● What needs to be done
Write out exactly the lines that run from the line containing "obj.parent = None" through the line containing "# ---- outlines"; both end lines belong to the answer.

====

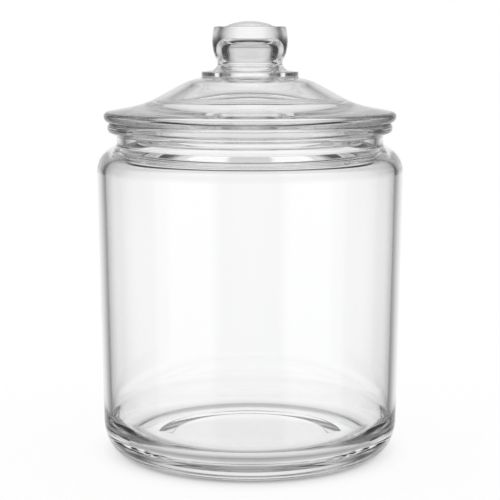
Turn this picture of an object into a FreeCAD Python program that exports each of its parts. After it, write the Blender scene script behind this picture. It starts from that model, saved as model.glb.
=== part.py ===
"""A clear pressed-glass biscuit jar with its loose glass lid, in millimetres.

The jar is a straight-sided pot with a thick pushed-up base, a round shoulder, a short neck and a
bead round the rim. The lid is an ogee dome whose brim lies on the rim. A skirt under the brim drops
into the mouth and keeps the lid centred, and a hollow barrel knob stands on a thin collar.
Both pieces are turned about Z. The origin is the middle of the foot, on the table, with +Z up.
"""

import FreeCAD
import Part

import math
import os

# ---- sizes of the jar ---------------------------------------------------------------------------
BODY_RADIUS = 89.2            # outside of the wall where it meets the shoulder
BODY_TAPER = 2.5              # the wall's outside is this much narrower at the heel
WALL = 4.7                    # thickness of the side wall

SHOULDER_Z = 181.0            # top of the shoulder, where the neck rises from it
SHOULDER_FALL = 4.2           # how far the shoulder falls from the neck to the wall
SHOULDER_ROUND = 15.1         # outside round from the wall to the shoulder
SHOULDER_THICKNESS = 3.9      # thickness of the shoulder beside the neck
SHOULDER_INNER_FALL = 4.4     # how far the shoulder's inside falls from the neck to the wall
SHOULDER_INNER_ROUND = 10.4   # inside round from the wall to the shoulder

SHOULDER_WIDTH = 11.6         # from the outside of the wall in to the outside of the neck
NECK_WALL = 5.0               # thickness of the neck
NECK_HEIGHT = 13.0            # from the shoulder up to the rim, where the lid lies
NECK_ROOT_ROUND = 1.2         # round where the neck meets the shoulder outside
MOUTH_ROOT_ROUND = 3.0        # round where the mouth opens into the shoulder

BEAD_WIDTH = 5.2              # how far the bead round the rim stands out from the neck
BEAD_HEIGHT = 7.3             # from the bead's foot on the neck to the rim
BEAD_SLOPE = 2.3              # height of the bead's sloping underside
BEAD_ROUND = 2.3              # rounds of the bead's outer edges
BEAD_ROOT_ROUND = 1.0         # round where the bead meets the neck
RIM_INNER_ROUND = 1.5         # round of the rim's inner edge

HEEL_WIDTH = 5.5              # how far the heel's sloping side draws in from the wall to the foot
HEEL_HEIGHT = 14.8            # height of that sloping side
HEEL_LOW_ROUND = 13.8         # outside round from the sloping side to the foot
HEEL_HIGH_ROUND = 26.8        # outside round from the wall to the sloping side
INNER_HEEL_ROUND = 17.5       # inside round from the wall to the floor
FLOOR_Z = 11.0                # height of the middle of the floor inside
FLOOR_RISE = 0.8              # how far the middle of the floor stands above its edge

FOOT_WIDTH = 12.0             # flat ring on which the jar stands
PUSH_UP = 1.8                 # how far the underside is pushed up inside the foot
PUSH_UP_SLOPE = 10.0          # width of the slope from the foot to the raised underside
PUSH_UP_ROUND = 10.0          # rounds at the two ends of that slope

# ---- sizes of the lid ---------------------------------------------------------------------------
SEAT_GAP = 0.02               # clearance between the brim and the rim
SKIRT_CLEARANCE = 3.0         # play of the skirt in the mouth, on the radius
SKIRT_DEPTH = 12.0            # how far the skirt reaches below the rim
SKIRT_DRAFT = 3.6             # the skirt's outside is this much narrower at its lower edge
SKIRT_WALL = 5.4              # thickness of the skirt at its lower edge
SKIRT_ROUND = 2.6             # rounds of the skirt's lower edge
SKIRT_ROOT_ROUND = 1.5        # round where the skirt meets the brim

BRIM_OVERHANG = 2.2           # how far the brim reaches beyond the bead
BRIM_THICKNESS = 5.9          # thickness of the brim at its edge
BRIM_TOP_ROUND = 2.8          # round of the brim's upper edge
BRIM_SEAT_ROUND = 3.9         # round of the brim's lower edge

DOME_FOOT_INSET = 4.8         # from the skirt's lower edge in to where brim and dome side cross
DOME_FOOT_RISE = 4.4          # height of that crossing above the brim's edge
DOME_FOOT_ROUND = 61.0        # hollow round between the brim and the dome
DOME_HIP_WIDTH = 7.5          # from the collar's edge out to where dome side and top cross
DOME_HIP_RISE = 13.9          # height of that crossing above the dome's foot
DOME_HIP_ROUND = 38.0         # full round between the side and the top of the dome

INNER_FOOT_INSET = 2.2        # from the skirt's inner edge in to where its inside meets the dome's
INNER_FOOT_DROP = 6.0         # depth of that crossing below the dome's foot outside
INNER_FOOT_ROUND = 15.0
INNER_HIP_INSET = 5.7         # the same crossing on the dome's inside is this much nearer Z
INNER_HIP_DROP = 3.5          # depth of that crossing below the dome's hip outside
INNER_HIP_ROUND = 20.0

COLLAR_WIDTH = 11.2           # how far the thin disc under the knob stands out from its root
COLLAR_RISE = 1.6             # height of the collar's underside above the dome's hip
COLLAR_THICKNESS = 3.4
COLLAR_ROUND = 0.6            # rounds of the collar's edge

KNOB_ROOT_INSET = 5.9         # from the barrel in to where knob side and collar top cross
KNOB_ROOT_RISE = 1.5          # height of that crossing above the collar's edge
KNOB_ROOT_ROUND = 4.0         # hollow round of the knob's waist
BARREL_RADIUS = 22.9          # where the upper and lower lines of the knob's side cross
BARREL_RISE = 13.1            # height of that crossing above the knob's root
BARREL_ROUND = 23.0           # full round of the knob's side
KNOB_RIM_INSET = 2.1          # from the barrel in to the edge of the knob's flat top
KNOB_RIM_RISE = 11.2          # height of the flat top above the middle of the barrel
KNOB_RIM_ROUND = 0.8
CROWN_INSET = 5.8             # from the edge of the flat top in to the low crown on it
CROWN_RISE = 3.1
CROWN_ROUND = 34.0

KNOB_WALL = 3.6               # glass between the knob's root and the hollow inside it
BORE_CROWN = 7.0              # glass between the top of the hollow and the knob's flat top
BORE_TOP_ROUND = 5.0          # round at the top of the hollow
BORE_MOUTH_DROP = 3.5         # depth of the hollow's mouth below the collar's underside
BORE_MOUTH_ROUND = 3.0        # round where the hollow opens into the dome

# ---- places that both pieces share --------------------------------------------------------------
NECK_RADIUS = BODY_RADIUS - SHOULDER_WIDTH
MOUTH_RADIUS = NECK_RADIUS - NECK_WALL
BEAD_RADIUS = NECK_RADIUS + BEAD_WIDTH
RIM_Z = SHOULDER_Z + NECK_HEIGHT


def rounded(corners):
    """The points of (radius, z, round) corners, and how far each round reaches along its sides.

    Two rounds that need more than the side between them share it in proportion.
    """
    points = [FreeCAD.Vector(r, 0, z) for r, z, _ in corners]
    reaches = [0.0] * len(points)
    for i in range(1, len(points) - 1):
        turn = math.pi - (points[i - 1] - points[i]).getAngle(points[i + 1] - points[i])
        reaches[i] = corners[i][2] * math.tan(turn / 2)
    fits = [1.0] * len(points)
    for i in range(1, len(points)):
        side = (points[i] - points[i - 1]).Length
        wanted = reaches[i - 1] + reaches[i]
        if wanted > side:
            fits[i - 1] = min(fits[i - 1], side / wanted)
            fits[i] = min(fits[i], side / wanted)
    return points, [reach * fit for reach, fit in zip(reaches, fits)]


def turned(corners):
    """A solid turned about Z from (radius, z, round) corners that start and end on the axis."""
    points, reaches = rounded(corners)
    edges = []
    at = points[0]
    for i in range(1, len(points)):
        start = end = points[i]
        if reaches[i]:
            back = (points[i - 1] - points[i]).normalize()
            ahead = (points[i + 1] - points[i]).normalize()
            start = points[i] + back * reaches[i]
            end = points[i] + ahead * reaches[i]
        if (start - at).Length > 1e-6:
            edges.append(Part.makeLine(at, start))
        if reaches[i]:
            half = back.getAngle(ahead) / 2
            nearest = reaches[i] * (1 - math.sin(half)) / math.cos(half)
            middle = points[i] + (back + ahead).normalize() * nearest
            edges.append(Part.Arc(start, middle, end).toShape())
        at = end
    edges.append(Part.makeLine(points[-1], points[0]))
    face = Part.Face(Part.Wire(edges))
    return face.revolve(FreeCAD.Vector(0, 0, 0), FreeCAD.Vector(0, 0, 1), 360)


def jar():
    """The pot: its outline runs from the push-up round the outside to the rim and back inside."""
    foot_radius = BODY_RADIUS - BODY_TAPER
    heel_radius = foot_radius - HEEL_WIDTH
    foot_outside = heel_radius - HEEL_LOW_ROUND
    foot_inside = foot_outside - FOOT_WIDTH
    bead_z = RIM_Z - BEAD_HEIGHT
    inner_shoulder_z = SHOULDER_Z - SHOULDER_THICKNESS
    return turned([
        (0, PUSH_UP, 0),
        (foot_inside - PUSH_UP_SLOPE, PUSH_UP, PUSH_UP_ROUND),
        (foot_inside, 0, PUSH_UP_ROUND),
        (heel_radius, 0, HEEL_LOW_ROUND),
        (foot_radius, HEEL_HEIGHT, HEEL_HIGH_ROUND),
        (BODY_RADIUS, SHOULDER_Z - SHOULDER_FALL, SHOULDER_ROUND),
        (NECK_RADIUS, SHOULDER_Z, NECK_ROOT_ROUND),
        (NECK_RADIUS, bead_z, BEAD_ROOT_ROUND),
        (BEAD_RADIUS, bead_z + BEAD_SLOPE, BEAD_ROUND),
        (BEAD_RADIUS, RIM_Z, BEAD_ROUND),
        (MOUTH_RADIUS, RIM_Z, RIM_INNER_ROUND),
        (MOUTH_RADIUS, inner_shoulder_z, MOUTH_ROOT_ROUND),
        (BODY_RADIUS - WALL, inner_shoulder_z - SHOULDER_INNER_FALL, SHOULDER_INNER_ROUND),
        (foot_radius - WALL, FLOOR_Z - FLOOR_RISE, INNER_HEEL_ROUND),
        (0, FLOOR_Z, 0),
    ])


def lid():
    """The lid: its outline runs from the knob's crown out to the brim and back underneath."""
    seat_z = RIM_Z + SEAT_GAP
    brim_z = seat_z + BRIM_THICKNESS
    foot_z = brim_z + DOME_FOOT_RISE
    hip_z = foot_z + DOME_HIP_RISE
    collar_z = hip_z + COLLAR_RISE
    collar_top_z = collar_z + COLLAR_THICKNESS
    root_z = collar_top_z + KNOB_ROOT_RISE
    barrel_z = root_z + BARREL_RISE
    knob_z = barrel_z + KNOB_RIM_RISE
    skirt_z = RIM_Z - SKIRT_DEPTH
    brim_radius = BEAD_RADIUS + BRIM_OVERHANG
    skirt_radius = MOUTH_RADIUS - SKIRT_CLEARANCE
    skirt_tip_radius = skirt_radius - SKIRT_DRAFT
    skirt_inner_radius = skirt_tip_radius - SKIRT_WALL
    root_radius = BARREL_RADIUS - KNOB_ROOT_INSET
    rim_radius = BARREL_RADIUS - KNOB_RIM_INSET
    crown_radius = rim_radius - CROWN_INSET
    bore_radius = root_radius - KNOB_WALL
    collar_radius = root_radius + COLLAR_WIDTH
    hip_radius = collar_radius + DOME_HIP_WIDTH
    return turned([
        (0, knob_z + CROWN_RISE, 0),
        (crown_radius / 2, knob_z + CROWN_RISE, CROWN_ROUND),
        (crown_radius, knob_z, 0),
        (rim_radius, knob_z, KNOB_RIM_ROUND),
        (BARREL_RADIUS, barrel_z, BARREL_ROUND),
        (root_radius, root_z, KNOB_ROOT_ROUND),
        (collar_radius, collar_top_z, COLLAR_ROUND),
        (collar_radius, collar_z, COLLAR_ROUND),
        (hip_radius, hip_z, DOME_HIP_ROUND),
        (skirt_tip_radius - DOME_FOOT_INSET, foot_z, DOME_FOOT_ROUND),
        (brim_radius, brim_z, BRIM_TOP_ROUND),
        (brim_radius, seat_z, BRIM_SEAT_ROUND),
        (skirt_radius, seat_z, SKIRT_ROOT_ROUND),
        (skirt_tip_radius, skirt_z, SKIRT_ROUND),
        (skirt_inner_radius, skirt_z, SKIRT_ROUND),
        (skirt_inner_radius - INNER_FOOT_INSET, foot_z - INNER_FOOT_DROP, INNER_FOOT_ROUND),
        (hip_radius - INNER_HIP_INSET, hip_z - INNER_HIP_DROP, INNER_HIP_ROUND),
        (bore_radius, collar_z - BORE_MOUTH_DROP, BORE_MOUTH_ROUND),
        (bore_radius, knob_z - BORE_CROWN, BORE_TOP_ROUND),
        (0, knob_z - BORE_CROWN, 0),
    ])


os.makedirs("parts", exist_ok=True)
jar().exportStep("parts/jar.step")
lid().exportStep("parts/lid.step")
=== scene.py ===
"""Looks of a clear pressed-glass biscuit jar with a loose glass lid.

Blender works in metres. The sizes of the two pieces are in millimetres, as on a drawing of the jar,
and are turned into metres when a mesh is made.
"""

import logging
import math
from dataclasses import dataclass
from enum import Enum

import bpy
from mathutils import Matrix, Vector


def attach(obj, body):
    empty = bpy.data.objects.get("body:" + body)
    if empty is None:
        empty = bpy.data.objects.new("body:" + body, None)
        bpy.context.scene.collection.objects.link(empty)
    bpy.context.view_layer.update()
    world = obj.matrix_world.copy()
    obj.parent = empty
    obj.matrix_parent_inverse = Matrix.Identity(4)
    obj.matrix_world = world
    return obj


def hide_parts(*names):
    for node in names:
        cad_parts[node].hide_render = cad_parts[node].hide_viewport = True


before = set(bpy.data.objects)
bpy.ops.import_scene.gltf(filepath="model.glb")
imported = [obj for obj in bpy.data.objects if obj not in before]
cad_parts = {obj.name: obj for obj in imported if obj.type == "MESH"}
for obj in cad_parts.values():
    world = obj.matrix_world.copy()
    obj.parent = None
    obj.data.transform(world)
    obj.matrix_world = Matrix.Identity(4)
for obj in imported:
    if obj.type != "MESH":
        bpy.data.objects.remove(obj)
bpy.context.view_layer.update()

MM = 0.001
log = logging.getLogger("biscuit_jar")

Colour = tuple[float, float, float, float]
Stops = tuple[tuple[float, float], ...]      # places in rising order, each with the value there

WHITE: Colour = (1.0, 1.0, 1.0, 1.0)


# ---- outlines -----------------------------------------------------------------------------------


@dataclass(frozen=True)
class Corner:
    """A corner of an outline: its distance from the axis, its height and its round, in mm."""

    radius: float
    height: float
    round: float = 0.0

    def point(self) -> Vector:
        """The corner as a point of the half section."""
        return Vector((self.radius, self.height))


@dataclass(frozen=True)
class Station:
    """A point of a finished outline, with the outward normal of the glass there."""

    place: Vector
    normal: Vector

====

● Answer in full
    obj.parent = None
    obj.data.transform(world)
    obj.matrix_world = Matrix.Identity(4)
for obj in imported:
    if obj.type != "MESH":
        bpy.data.objects.remove(obj)
bpy.context.view_layer.update()

MM = 0.001
log = logging.getLogger("biscuit_jar")

Colour = tuple[float, float, float, float]
Stops = tuple[tuple[float, float], ...]      # places in rising order, each with the value there

WHITE: Colour = (1.0, 1.0, 1.0, 1.0)


# ---- outlines -----------------------------------------------------------------------------------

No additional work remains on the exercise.